--- Supplied data ---

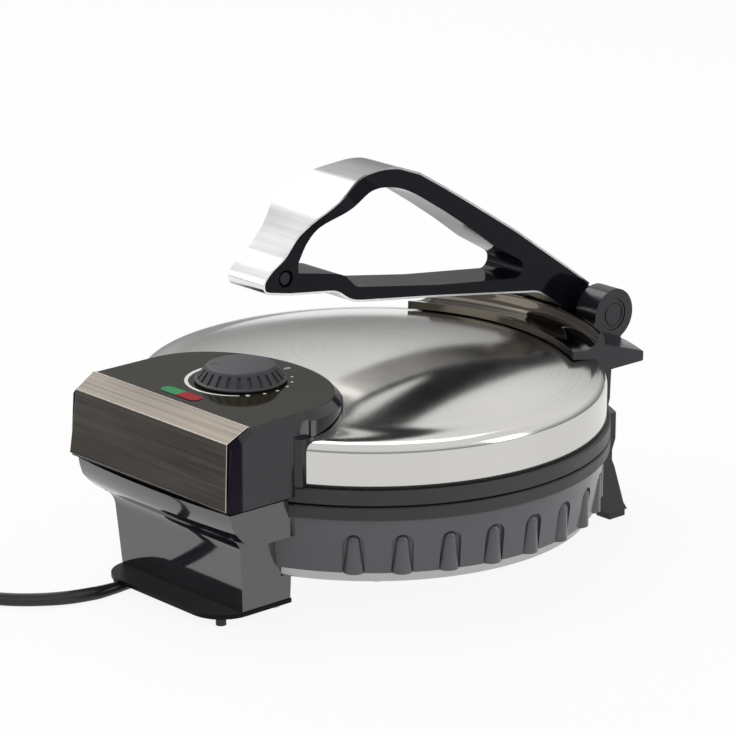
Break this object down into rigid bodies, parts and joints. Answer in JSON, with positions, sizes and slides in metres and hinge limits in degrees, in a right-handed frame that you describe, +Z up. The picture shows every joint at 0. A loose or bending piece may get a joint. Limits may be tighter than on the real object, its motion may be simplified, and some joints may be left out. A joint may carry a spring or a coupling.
{
  "type": "electric roti maker",
  "caption": "Electric flatbread press: round hinged cooking plates under a domed lid, a folding triangular press handle, front dial housing, standing on a front foot and two rear legs.",
  "frame": {"origin": "on the table under the middle of the appliance's box, leaving the cord out", "axes": "+X to the right as seen from the front, +Y to the rear where the hinges are, +Z up"},
  "size_m": [0.2728, 0.5684, 0.2247],
  "materials": {
    "ring_plastic": "satin moulded, dark grey",
    "pan_steel": "satin sheet",
    "plate_coating": "speckled non-stick coating on cast metal",
    "element_steel": "heat-stained tube",
    "hardware_steel": "zinc-plated",
    "housing_plastic": "high gloss, black",
    "inner_plastic": "matt, black",
    "terminal_ceramic": "unglazed, cream",
    "foot_plastic": "matt, brown-black",
    "rubber_pad": "matt, black",
    "bracket_plastic": "satin, charcoal",
    "lid_steel": "fine brushed",
    "trim_steel": "brushed, smoke-tinted",
    "panel_gloss": "high gloss, olive-brown black",
    "green_lens": "clear green",
    "red_lens": "clear red",
    "lamp_glass": "clear",
    "knob_plastic": "fine matt, dark grey",
    "hood_chrome": "dark nickel, polished",
    "handle_core": "gloss, purple-black",
    "band_aluminium": "polished",
    "cord_pvc": "satin flexible, black",
    "blade_brass": "plated"
  },
  "bodies": {
    "base": {"base_ring": "ring_plastic", "base_pan": "pan_steel", "lower_plate": "plate_coating", "lower_heating_element": "element_steel", "thermal_fuse": "hardware_steel", "plate_screws": "hardware_steel", "pan_screws": "hardware_steel", "front_housing": "housing_plastic", "housing_cover": "inner_plastic", "terminal_block": "terminal_ceramic", "foot_plate": "foot_plastic", "front_feet": "rubber_pad", "foot_screws": "hardware_steel", "rear_bracket": "bracket_plastic", "rear_feet": "rubber_pad", "bracket_screws": "hardware_steel", "lid_hinge_pin": "hardware_steel", "cord_strain_relief": "cord_pvc", "power_cord": "cord_pvc", "cord_coil": "cord_pvc", "plug_body": "cord_pvc", "plug_blades": "blade_brass"},
    "lid": {"lid_cover": "lid_steel", "upper_plate": "plate_coating", "upper_heating_element": "element_steel", "lid_screws": "hardware_steel", "control_shell": "housing_plastic", "front_trim": "trim_steel", "dial_panel": "panel_gloss", "green_lens": "green_lens", "red_lens": "red_lens", "lamp_holder": "inner_plastic", "indicator_lamps": "lamp_glass", "thermostat": "element_steel", "rear_hood": "bracket_plastic", "hood_cover": "hood_chrome", "handle_pivot_pin": "hardware_steel", "pivot_caps": "bracket_plastic"},
    "knob": {"dial_knob": "knob_plastic", "dial_shaft": "hardware_steel"},
    "handle": {"handle_frame": "handle_core", "handle_band": "band_aluminium", "handle_screws": "hardware_steel"}
  },
  "joints": [
    {"name": "lid_hinge", "type": "hinge", "parent": "base", "child": "lid", "pos_m": [0, 0.1469, 0.079], "axis": [-1, 0, 0], "range_deg": [0, 100]},
    {"name": "handle_pivot", "type": "hinge", "parent": "lid", "child": "handle", "pos_m": [0, 0.1533, 0.1133], "axis": [-1, 0, 0], "range_deg": [0, 75]},
    {"name": "knob_turn", "type": "hinge", "parent": "lid", "child": "knob", "pos_m": [0, -0.1009, 0.117], "axis": [0, 0, -1], "range_deg": [0, 270]}
  ]
}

---

▶ _The request_
Repeat the listing exactly, from its first line to its last.

▶ _Answer to the exercise_
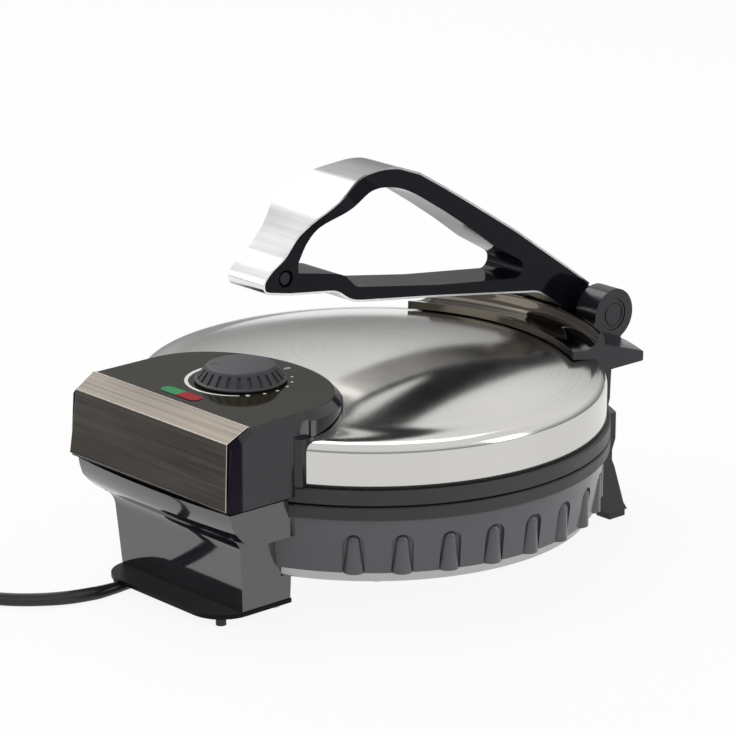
Break this object down into rigid bodies, parts and joints. Answer in JSON, with positions, sizes and slides in metres and hinge limits in degrees, in a right-handed frame that you describe, +Z up. The picture shows every joint at 0. A loose or bending piece may get a joint. Limits may be tighter than on the real object, its motion may be simplified, and some joints may be left out. A joint may carry a spring or a coupling.
{
  "type": "electric roti maker",
  "caption": "Electric flatbread press: round hinged cooking plates under a domed lid, a folding triangular press handle, front dial housing, standing on a front foot and two rear legs.",
  "frame": {"origin": "on the table under the middle of the appliance's box, leaving the cord out", "axes": "+X to the right as seen from the front, +Y to the rear where the hinges are, +Z up"},
  "size_m": [0.2728, 0.5684, 0.2247],
  "materials": {
    "ring_plastic": "satin moulded, dark grey",
    "pan_steel": "satin sheet",
    "plate_coating": "speckled non-stick coating on cast metal",
    "element_steel": "heat-stained tube",
    "hardware_steel": "zinc-plated",
    "housing_plastic": "high gloss, black",
    "inner_plastic": "matt, black",
    "terminal_ceramic": "unglazed, cream",
    "foot_plastic": "matt, brown-black",
    "rubber_pad": "matt, black",
    "bracket_plastic": "satin, charcoal",
    "lid_steel": "fine brushed",
    "trim_steel": "brushed, smoke-tinted",
    "panel_gloss": "high gloss, olive-brown black",
    "green_lens": "clear green",
    "red_lens": "clear red",
    "lamp_glass": "clear",
    "knob_plastic": "fine matt, dark grey",
    "hood_chrome": "dark nickel, polished",
    "handle_core": "gloss, purple-black",
    "band_aluminium": "polished",
    "cord_pvc": "satin flexible, black",
    "blade_brass": "plated"
  },
  "bodies": {
    "base": {"base_ring": "ring_plastic", "base_pan": "pan_steel", "lower_plate": "plate_coating", "lower_heating_element": "element_steel", "thermal_fuse": "hardware_steel", "plate_screws": "hardware_steel", "pan_screws": "hardware_steel", "front_housing": "housing_plastic", "housing_cover": "inner_plastic", "terminal_block": "terminal_ceramic", "foot_plate": "foot_plastic", "front_feet": "rubber_pad", "foot_screws": "hardware_steel", "rear_bracket": "bracket_plastic", "rear_feet": "rubber_pad", "bracket_screws": "hardware_steel", "lid_hinge_pin": "hardware_steel", "cord_strain_relief": "cord_pvc", "power_cord": "cord_pvc", "cord_coil": "cord_pvc", "plug_body": "cord_pvc", "plug_blades": "blade_brass"},
    "lid": {"lid_cover": "lid_steel", "upper_plate": "plate_coating", "upper_heating_element": "element_steel", "lid_screws": "hardware_steel", "control_shell": "housing_plastic", "front_trim": "trim_steel", "dial_panel": "panel_gloss", "green_lens": "green_lens", "red_lens": "red_lens", "lamp_holder": "inner_plastic", "indicator_lamps": "lamp_glass", "thermostat": "element_steel", "rear_hood": "bracket_plastic", "hood_cover": "hood_chrome", "handle_pivot_pin": "hardware_steel", "pivot_caps": "bracket_plastic"},
    "knob": {"dial_knob": "knob_plastic", "dial_shaft": "hardware_steel"},
    "handle": {"handle_frame": "handle_core", "handle_band": "band_aluminium", "handle_screws": "hardware_steel"}
  },
  "joints": [
    {"name": "lid_hinge", "type": "hinge", "parent": "base", "child": "lid", "pos_m": [0, 0.1469, 0.079], "axis": [-1, 0, 0], "range_deg": [0, 100]},
    {"name": "handle_pivot", "type": "hinge", "parent": "lid", "child": "handle", "pos_m": [0, 0.1533, 0.1133], "axis": [-1, 0, 0], "range_deg": [0, 75]},
    {"name": "knob_turn", "type": "hinge", "parent": "lid", "child": "knob", "pos_m": [0, -0.1009, 0.117], "axis": [0, 0, -1], "range_deg": [0, 270]}
  ]
}